Information provided:

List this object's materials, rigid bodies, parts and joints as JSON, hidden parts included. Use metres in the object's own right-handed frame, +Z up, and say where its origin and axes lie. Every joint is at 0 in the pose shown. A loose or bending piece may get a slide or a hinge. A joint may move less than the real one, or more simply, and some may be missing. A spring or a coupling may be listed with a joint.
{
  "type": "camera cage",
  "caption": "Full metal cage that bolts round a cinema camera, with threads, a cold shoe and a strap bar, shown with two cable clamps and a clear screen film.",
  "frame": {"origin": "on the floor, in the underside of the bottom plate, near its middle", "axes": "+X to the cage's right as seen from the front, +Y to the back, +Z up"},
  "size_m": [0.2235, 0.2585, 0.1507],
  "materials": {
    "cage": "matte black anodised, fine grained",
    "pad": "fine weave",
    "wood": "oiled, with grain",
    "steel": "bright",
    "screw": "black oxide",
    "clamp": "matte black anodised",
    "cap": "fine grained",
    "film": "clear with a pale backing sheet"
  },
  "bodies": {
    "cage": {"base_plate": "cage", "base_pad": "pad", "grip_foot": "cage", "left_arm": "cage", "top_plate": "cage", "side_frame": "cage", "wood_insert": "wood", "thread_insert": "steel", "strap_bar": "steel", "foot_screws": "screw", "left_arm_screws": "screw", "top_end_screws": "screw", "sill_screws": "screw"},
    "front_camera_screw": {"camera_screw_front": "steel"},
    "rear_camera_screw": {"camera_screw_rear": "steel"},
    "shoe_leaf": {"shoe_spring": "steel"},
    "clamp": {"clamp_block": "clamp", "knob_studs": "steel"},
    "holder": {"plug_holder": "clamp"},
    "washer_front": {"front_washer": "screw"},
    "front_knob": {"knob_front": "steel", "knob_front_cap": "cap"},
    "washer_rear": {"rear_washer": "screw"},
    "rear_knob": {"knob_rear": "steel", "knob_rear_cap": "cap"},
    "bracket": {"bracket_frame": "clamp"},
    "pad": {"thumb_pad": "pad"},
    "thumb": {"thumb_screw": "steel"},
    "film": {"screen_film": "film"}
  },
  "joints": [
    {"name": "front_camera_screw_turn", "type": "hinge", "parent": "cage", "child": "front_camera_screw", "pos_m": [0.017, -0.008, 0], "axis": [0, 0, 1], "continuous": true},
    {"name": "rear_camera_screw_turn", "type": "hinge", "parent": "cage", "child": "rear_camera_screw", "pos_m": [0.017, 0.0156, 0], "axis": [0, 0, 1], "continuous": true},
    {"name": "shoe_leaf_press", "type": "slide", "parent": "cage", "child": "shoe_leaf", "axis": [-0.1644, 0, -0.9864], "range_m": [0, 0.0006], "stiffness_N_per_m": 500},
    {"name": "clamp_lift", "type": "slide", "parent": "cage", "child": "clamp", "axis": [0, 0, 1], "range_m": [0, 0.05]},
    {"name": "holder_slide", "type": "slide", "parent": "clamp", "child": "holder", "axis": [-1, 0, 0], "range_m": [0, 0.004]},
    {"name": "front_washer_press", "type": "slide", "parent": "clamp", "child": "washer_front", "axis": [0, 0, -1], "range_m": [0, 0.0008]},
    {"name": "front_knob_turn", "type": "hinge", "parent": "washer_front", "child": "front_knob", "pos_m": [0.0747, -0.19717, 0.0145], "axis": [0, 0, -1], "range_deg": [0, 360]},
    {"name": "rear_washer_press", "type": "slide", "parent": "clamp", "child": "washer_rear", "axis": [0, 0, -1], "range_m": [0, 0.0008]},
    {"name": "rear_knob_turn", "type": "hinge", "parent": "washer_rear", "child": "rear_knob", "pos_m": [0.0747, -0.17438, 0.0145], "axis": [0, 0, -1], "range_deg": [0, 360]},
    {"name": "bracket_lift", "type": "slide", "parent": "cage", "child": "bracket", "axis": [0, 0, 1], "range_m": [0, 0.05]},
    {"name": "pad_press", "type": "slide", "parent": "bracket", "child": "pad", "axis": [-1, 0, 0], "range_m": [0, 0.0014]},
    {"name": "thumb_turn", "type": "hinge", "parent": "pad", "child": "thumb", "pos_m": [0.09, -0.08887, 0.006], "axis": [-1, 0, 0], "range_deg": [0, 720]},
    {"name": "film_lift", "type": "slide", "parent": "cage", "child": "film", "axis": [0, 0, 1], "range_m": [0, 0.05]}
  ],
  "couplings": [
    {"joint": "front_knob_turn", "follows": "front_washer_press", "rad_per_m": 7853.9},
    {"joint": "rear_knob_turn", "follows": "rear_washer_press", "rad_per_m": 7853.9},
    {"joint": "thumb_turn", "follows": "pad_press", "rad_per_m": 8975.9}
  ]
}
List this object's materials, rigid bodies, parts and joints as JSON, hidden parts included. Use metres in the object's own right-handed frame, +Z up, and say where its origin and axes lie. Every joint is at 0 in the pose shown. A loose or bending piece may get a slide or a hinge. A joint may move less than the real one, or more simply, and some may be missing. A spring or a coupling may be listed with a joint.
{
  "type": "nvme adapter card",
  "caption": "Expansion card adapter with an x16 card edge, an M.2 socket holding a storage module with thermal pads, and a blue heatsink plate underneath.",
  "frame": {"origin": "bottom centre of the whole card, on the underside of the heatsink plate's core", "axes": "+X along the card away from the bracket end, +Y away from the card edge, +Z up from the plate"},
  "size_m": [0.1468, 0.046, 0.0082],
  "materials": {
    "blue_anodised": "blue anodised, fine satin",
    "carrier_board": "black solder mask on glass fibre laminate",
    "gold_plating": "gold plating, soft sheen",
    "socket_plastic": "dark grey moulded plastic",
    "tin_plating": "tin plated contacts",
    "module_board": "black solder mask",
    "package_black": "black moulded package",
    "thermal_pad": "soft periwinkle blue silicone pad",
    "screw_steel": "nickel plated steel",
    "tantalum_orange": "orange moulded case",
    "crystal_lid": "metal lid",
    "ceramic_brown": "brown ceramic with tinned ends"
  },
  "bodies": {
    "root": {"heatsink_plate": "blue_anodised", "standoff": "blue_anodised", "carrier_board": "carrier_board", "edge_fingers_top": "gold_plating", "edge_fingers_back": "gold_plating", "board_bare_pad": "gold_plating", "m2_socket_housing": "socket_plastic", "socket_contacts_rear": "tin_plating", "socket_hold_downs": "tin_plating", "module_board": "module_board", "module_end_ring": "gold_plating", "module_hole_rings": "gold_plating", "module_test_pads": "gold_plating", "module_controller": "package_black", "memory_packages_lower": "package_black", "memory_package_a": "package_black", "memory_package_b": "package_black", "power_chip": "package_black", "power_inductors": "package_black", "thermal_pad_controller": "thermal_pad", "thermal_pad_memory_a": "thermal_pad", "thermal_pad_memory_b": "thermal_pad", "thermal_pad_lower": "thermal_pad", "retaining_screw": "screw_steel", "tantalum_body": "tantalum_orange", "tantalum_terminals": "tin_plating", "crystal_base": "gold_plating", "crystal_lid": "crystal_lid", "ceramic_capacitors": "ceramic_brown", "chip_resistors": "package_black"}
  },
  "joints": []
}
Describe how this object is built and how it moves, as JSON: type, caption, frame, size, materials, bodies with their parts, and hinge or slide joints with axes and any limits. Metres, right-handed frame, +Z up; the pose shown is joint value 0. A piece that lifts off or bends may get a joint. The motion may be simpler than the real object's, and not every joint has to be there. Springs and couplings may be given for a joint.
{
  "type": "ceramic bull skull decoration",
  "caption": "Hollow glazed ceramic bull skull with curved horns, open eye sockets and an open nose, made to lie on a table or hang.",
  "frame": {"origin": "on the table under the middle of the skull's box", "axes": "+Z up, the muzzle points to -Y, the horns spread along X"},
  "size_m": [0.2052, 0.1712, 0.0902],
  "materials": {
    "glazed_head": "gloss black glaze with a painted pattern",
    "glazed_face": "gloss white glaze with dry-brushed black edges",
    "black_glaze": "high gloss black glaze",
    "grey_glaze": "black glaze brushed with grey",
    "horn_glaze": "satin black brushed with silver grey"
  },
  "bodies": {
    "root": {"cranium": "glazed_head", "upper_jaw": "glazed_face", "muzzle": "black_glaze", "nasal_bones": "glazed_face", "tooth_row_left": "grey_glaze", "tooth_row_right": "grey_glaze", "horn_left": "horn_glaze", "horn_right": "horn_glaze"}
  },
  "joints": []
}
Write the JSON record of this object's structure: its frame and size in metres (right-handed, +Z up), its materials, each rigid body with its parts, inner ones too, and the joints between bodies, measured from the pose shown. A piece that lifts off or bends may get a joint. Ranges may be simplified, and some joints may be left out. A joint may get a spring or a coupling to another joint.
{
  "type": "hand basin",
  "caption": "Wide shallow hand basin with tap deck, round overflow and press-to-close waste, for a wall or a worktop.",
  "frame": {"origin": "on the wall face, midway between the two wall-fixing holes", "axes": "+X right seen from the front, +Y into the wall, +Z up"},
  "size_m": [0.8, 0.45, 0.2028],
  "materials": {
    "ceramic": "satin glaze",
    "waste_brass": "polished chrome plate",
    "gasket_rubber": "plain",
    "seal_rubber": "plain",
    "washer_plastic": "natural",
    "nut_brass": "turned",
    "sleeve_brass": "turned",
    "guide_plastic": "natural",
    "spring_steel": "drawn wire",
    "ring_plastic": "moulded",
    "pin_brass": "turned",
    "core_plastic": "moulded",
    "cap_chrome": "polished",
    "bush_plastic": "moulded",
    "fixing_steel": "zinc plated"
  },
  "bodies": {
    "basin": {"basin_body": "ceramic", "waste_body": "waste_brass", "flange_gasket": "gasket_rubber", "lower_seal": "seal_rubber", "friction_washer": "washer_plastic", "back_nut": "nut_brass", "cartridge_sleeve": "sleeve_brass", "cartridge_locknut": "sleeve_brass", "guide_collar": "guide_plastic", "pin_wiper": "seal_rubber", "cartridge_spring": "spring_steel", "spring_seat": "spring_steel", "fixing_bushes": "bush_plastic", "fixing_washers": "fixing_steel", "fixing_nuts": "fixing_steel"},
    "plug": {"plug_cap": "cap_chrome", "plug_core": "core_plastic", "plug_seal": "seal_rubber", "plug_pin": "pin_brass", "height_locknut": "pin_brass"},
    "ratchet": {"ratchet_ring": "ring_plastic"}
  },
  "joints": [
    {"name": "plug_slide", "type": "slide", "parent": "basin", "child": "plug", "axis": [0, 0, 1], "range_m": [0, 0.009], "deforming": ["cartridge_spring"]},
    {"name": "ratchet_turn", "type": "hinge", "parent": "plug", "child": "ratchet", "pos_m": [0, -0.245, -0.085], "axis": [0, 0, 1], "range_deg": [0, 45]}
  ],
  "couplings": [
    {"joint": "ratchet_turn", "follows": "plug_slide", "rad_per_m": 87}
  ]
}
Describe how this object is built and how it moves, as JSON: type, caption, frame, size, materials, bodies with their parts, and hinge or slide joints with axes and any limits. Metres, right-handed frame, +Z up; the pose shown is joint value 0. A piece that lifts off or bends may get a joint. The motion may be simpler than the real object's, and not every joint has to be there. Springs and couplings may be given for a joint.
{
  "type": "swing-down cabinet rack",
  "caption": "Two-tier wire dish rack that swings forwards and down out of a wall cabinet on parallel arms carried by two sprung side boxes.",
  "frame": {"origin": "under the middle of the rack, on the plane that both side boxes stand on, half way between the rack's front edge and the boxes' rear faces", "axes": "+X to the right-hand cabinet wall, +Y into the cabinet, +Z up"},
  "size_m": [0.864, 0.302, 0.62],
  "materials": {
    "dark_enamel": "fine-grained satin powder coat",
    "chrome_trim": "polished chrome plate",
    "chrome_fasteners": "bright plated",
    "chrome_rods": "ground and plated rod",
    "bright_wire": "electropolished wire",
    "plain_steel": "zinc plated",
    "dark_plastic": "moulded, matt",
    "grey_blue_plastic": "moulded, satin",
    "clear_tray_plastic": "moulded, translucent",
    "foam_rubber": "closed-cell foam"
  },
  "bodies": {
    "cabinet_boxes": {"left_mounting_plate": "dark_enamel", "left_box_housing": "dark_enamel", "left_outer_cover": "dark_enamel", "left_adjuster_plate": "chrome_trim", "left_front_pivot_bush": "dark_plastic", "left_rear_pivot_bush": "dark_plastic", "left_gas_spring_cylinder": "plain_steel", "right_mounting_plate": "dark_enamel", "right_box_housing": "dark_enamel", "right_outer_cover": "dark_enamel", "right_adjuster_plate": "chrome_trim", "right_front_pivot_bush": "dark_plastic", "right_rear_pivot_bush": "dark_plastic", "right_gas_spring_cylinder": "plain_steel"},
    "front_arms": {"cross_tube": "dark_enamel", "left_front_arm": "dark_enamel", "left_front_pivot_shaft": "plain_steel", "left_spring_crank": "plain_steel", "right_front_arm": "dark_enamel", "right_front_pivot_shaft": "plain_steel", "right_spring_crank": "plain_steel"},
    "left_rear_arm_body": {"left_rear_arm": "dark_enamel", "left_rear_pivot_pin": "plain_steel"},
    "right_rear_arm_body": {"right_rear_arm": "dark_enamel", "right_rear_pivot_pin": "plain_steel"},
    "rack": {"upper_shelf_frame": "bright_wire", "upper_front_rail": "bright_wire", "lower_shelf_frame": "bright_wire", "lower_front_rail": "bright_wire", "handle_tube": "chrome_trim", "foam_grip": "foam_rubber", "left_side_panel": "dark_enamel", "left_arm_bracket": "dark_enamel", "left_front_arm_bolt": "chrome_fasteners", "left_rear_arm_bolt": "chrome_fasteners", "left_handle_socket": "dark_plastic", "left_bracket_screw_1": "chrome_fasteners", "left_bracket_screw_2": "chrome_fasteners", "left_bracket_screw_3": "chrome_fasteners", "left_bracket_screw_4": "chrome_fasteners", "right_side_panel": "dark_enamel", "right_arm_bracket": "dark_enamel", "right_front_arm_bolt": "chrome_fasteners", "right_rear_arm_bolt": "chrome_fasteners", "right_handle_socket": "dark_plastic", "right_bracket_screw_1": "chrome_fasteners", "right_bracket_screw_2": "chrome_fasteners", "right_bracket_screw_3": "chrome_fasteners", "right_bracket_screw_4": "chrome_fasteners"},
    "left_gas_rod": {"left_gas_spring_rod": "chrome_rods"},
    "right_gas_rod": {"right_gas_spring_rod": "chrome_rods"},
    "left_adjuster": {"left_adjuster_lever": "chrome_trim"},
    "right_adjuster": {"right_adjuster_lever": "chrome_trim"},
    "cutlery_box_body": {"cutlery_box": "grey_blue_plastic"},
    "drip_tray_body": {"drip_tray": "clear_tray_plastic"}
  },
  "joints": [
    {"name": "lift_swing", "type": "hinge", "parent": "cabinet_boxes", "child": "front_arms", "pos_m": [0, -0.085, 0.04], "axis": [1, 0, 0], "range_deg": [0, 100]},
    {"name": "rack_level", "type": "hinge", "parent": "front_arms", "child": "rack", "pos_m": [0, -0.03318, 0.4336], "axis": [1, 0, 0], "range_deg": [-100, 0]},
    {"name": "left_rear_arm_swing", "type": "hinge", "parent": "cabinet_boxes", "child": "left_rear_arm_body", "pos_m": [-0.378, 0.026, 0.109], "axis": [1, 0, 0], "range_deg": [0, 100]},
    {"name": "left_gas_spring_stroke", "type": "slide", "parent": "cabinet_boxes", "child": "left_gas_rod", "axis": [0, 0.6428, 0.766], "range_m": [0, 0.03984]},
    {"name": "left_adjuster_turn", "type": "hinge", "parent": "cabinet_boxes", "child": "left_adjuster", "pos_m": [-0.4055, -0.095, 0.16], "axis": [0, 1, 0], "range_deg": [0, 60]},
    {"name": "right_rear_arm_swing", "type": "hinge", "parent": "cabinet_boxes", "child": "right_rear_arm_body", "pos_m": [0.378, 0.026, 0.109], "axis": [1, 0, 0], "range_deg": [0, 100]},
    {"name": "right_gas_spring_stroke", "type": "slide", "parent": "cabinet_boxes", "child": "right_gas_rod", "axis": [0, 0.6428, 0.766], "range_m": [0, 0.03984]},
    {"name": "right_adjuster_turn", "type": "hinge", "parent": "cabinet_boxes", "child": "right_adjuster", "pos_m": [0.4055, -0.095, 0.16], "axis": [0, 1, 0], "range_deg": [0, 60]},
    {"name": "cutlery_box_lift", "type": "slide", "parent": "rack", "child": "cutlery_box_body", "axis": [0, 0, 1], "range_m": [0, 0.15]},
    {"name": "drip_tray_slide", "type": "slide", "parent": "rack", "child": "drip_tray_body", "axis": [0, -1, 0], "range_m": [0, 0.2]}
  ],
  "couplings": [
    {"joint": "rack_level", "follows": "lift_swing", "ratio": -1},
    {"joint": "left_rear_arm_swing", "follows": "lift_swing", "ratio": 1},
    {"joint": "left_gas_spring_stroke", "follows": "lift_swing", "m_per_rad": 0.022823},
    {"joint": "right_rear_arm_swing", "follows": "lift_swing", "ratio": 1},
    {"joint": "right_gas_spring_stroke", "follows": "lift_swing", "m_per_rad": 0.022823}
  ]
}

Task directions: Filter the entries and copy out every line with the word "between".

Task response:
Write the JSON record of this object's structure: its frame and size in metres (right-handed, +Z up), its materials, each rigid body with its parts, inner ones too, and the joints between bodies, measured from the pose shown. A piece that lifts off or bends may get a joint. Ranges may be simplified, and some joints may be left out. A joint may get a spring or a coupling to another joint.
  "frame": {"origin": "on the wall face, midway between the two wall-fixing holes", "axes": "+X right seen from the front, +Y into the wall, +Z up"},
  "frame": {"origin": "under the middle of the rack, on the plane that both side boxes stand on, half way between the rack's front edge and the boxes' rear faces", "axes": "+X to the right-hand cabinet wall, +Y into the cabinet, +Z up"},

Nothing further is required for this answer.